In the dream, the alacrity with which I put on my new white uniform, white hose, and tie shoes suggests an opportunity for which I had been waiting all my life. In reality, that nurse’s uniform duplicates the one I had worn as a seventeen-year-old aide, though a bit snug around the waist, in a fan-cooled hospital.

And the mayhem in the women’s ward reflects the piecemeal handling of the anxiety of my mortality, beneath the surface of my consciousness. Among them circulate many directors of nursing waiting for moments to interject the “shoulds coupled to obsessive thinking and indecision.”

Deeper discernment is needed, and for that I call upon God for proper direction. Time is short. I’ve little time to spend in bedlams.

Around 7 A.M., I awoke with this laughing dream, unlike I ever remember receiving:

Ellen Sheire, a close friend, invited me to join her for a weekend gathering of mixed artists, thinking I needed a change. My tension mounted as we drove through a heavily wooded area to the rustic house, built by the owners.

Games, unusual artworks crafted from materials taken from the environs, some painted in brilliant colors set everyone laughing. Off to myself, I marveled over the originality of the displays, also painfully aware that I longed to slough off my conservative attire, to laugh more, and to somehow become more colorful.

The last morning, I began cleaning up the dining room, littered by the guests, but Ellen stopped me and asked: “Don’t you know that half the fun of giving a party is cleaning up afterwards?”
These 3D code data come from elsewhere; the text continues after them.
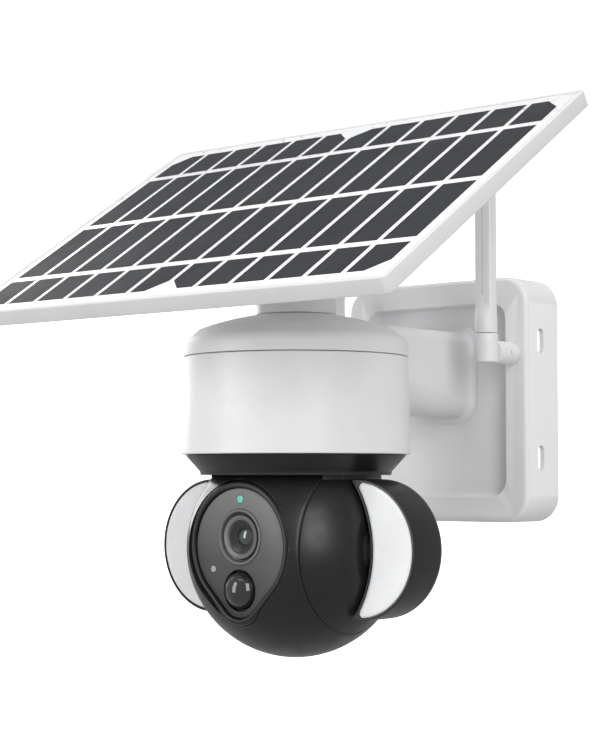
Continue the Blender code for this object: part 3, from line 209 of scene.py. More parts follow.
def metal(name, colour, roughness):
    made, tree, shader = principled(name, colour, roughness, Metallic=1.0)
    streak = noise(tree, 500.0, 3.0, stretch=(1, 1, 12))
    rough = ramp(tree, streak, ((0.3, roughness - 0.08), (0.7, roughness + 0.1)))
    feed(tree, shader, Roughness=rough)
    tone = ramp(tree, noise(tree, 70.0), ((0.3, tuple(c * 0.82 for c in colour)), (0.7, colour)))
    feed(tree, shader, Base_Color=tone)
    bump(tree, shader, streak, 0.2, 0.02 * MM)
    return made


def polished(name, colour, roughness, smudge=0.05, **values):
    """A smooth glossy piece with a breath of dust and smears in its roughness."""
    made, tree, shader = principled(name, colour, roughness, **values)
    rough = ramp(tree, noise(tree, 90.0, 5.0), ((0.4, roughness), (0.75, roughness + smudge)))
    feed(tree, shader, Roughness=rough)
    tone = ramp(tree, noise(tree, 30.0), ((0.3, tuple(c * 0.92 for c in colour)), (0.7, colour)))
    feed(tree, shader, Base_Color=tone)
    bump(tree, shader, noise(tree, 400.0, 2.0), 0.05, 0.01 * MM)
    return made


def face_material():
    """Smoked glossy plate with a painted reflection: its colour runs paler towards its top."""
    made, tree, shader = principled("face_gloss", (0.1, 0.1, 0.1), 0.40, Specular_IOR_Level=0.3,
                                    Coat_Weight=0.12, Coat_Roughness=0.2)
    place = tree.nodes.new("ShaderNodeTexCoord")
    split = tree.nodes.new("ShaderNodeSeparateXYZ")
    tree.links.new(place.outputs["Generated"], split.inputs["Vector"])
    # painted reflection: base colour dark at the bottom, paler at the top
    painted_reflection = ramp(tree, split.outputs["Z"], ((0.0, (0.018, 0.018, 0.020)),
                                           (0.45, (0.052, 0.052, 0.054)),
                                           (1.0, (0.165, 0.165, 0.168))))
    tone = mix(tree, 0.03, painted_reflection, ramp(tree, noise(tree, 900.0), ((0.3, 0.05), (0.7, 0.12))))
    feed(tree, shader, Base_Color=tone)
    rough = ramp(tree, noise(tree, 900.0), ((0.3, 0.38), (0.7, 0.43)))
    feed(tree, shader, Roughness=rough)
    return made


def cell_material():
    """Dark cells with fine printed fingers across them, under the panel's clear sheet."""
    made, tree, shader = principled("solar_cell", (0.03, 0.032, 0.036), 0.5,
                                    Specular_IOR_Level=0.10)
    place = tree.nodes.new("ShaderNodeTexCoord")
    lines = tree.nodes.new("ShaderNodeTexWave")
    lines.bands_direction = "X"
    lines.inputs["Scale"].default_value = 210.0
    tree.links.new(place.outputs["Object"], lines.inputs["Vector"])
    finger = ramp(tree, lines.outputs["Fac"], ((0.90, 0.0), (1.0, 1.0)))
    grain = ramp(tree, noise(tree, 260.0, 5.0), ((0.3, (0.020, 0.021, 0.025)),
                                                 (0.7, (0.028, 0.030, 0.034))))
    faint = mix(tree, 0.12, grain, (0.07, 0.073, 0.08))
    feed(tree, shader, Base_Color=mix(tree, finger, grain, faint))
    rough = ramp(tree, noise(tree, 30.0), ((0.3, 0.45), (0.7, 0.55)))
    feed(tree, shader, Roughness=rough)
    bump(tree, shader, lines.outputs["Fac"], 0.08, 0.01 * MM)
    return made


def diffuser_material():
    made, tree, shader = principled("lamp_opal", (0.76, 0.76, 0.77), 0.38,
                                    Subsurface_Weight=0.25, Subsurface_Scale=0.004)
    tone = ramp(tree, noise(tree, 60.0), ((0.3, (0.72, 0.72, 0.73)), (0.7, (0.78, 0.78, 0.79))))
    feed(tree, shader, Base_Color=tone)
    rough = ramp(tree, noise(tree, 300.0), ((0.3, 0.33), (0.7, 0.45)))
    feed(tree, shader, Roughness=rough)
    bump(tree, shader, noise(tree, 1800.0), 0.15, 0.02 * MM)
    return made


WHITE = moulded("white_moulding", (0.74, 0.74, 0.75), (0.80, 0.80, 0.80), 0.42)
PANEL_WHITE = moulded("panel_white", (0.64, 0.64, 0.64), (0.78, 0.78, 0.78), 0.45)
SHEET = moulded("white_sheet", (0.86, 0.87, 0.88), (0.88, 0.88, 0.88), 0.30, grain=900.0,
                depth=0.01 * MM, Coat_Weight=0.3, Coat_Roughness=0.1)
BLACK = moulded("black_moulding", (0.010, 0.010, 0.011), (0.028, 0.028, 0.029), 0.34,
                depth=0.012 * MM, Specular_IOR_Level=0.35)
STEEL = metal("zinc_plate", (0.58, 0.58, 0.60), 0.34)
RUBBER = moulded("soft_rubber", (0.025, 0.025, 0.025), (0.05, 0.05, 0.05), 0.78, 1200.0)
NYLON = moulded("gear_nylon", (0.72, 0.69, 0.60), (0.78, 0.76, 0.68), 0.48)
BOARD = polished("solder_mask", (0.015, 0.12, 0.05), 0.35, 0.15)
WRAP = polished("cell_wrap", (0.04, 0.16, 0.34), 0.32, 0.12)
FACE = face_material()
LENS_BLACK = polished("lens_black", (0.018, 0.018, 0.018), 0.30, 0.08)
LENS_GREY = polished("lens_grey", (0.10, 0.10, 0.105), 0.32, 0.08)
PIR = polished("pir_black", (0.016, 0.016, 0.017), 0.10, 0.04, Coat_Weight=0.5)
TEAL = polished("status_teal", (0.12, 0.50, 0.40), 0.25, 0.06, Coat_Weight=0.4)
SENSOR = polished("sensor_grey", (0.32, 0.32, 0.33), 0.25, 0.06)
CELLS = cell_material()
OPAL = diffuser_material()
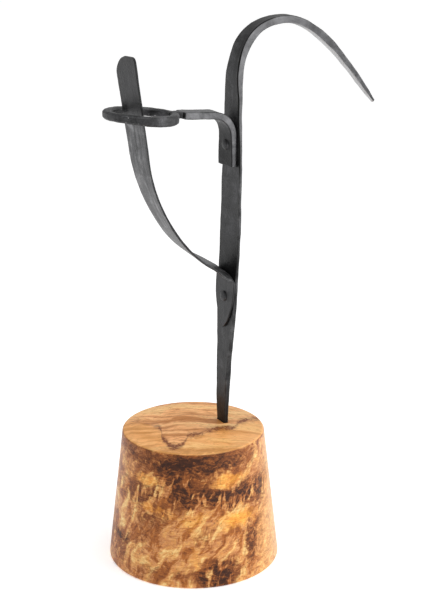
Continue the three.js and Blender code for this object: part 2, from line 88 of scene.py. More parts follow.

This dream, rollicking with laughter—my jaws, my sides still aching from the hilarity—taught me to let up on my end-time babble. Everything that lives must die. My close friend and Jungian analyst in real life, Ellen Sheire, who knew me as no other ever did, always provided an antidote for the multiple complexes in which I stumbled and fell. And, here she surfaces in this dream with another antidote: No need to be spun around in grief’s vortex when there’s the option of laughter.

Again, like so many of those Friday morning hours, in her analysis room, I’ve been helped. I’m grateful and pray for fresh courage to laugh down the monstrous catastrophes spawned from fear of the unknown—as if there was no God to bring me home. In the meantime, there’s more psychic excavation to be done.

Around 7:30 A.M., I stirred with this corrective dream:

My anxiety mounted with meaningless background noise as I waited for my masseuse. I looked forward to her soothing touch, especially upon my spine. The door opened. She was ready for me. There, she stood, but drastically altered: her head unevenly shaved, her slit-like eyes trained upon me like a hawk’s, her gap teeth resembled a clown’s, her lanky body covered by a neck-to-floor soiled sheath. She repulsed me.

Within the depths of my psyche lives my drastically altered masseuse, eager to knead her powerful hands within the contours of my body/mind. So unlike her former Feminine self, she repulsed me. Only later did I realize her clever disguise as the Sacred. The dream ended without my taking action.

Given the hectic drift of my ego, it’s no wonder that she revealed her true self. I needed the correction to slow down, especially since daily walks in the air-conditioned YMCA have energized me, a tad. My body is still terminally ill, despite obsessing on more outings with my portable oxygen and mask—Even entertaining the notion of taking the Pfizer vaccine. Such is the meaningless background noise that annoys me like thousands of fleas on holiday.

I no longer need to be out in “the marketplace” as little appeals to me. No need to fudge around the edges of my daily routine that has kept me steadfast for almost two years of hospice palliative care. Certainly, more prayer and rest will help assuage my masseuse’s outrageous behavior. She’s got my attention, that’s for sure.